* _Given instruction_:
Extract every line of the material below and reproduce it faithfully.

# start of Provided material

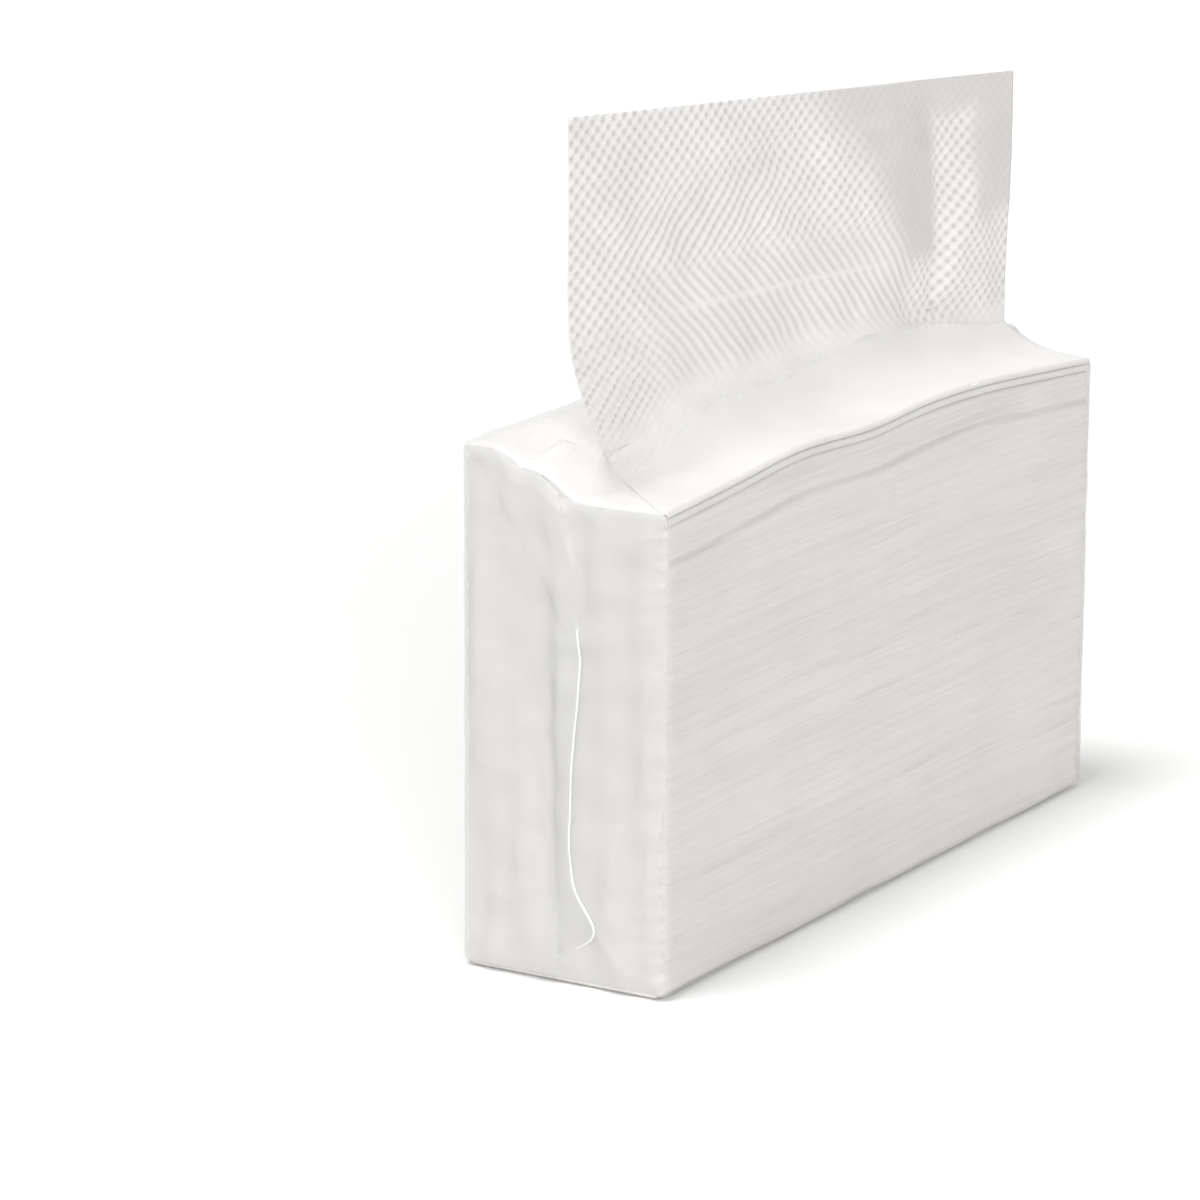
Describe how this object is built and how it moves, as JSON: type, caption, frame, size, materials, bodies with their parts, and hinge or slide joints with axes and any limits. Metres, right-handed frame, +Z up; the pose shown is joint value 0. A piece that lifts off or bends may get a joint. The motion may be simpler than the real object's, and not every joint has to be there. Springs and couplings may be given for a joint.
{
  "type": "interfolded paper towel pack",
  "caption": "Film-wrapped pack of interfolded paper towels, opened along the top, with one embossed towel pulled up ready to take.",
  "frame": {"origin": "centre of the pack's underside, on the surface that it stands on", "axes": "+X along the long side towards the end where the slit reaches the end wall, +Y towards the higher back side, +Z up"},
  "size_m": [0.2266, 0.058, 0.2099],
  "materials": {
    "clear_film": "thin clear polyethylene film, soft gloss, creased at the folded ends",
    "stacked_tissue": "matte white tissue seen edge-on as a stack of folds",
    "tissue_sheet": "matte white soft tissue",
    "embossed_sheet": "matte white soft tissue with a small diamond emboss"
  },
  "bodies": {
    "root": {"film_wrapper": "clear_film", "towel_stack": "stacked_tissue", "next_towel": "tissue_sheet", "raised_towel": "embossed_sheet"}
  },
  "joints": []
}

# end of Provided material

* _Right answer_:
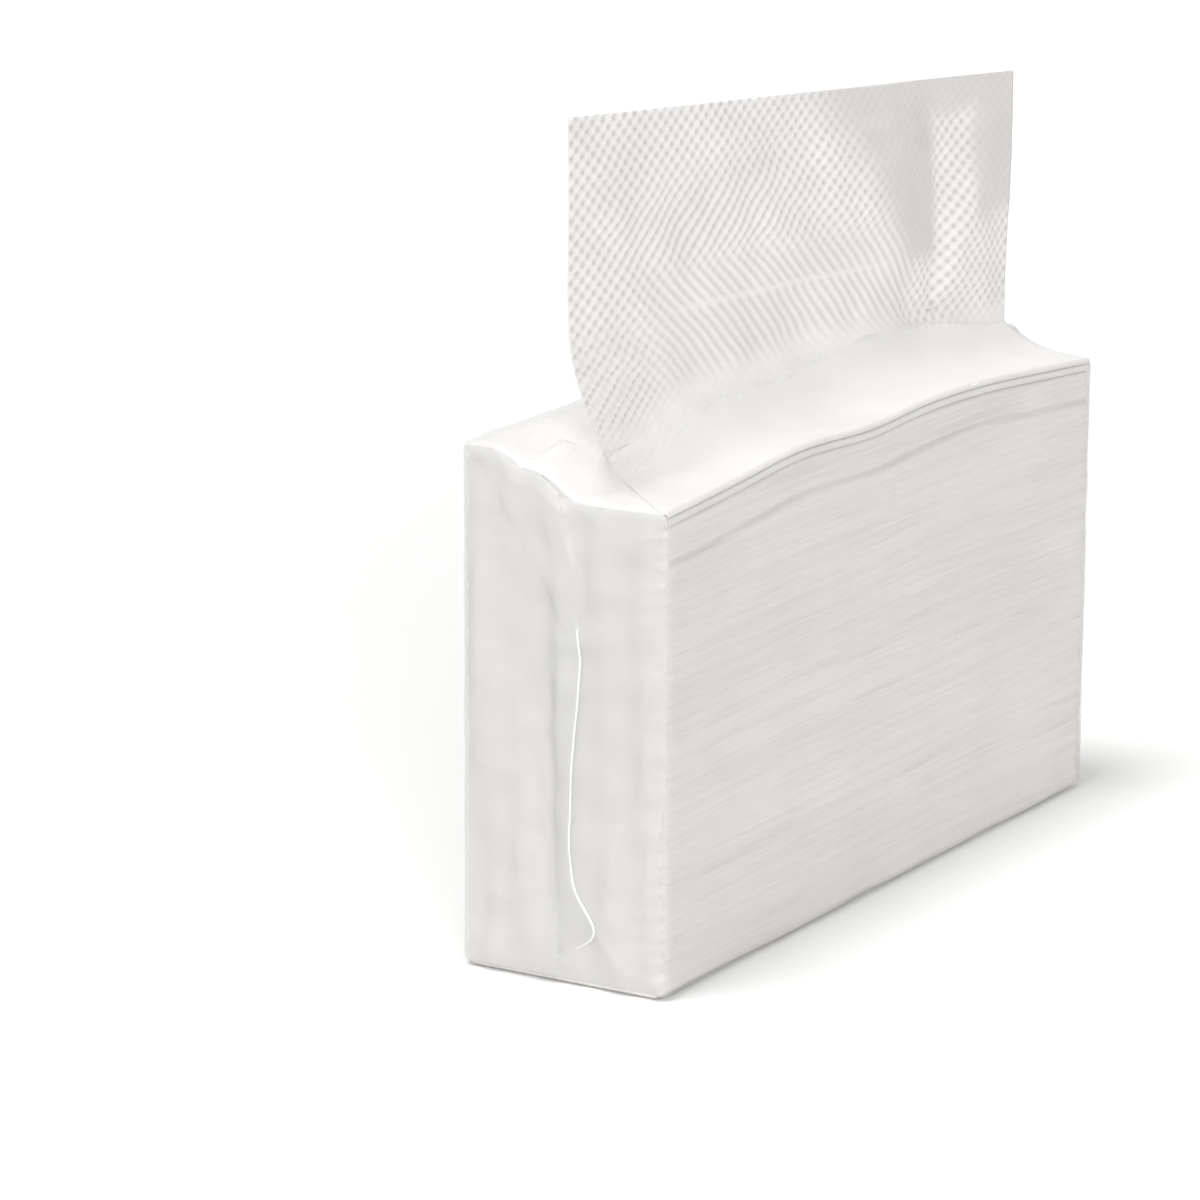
Describe how this object is built and how it moves, as JSON: type, caption, frame, size, materials, bodies with their parts, and hinge or slide joints with axes and any limits. Metres, right-handed frame, +Z up; the pose shown is joint value 0. A piece that lifts off or bends may get a joint. The motion may be simpler than the real object's, and not every joint has to be there. Springs and couplings may be given for a joint.
{
  "type": "interfolded paper towel pack",
  "caption": "Film-wrapped pack of interfolded paper towels, opened along the top, with one embossed towel pulled up ready to take.",
  "frame": {"origin": "centre of the pack's underside, on the surface that it stands on", "axes": "+X along the long side towards the end where the slit reaches the end wall, +Y towards the higher back side, +Z up"},
  "size_m": [0.2266, 0.058, 0.2099],
  "materials": {
    "clear_film": "thin clear polyethylene film, soft gloss, creased at the folded ends",
    "stacked_tissue": "matte white tissue seen edge-on as a stack of folds",
    "tissue_sheet": "matte white soft tissue",
    "embossed_sheet": "matte white soft tissue with a small diamond emboss"
  },
  "bodies": {
    "root": {"film_wrapper": "clear_film", "towel_stack": "stacked_tissue", "next_towel": "tissue_sheet", "raised_towel": "embossed_sheet"}
  },
  "joints": []
}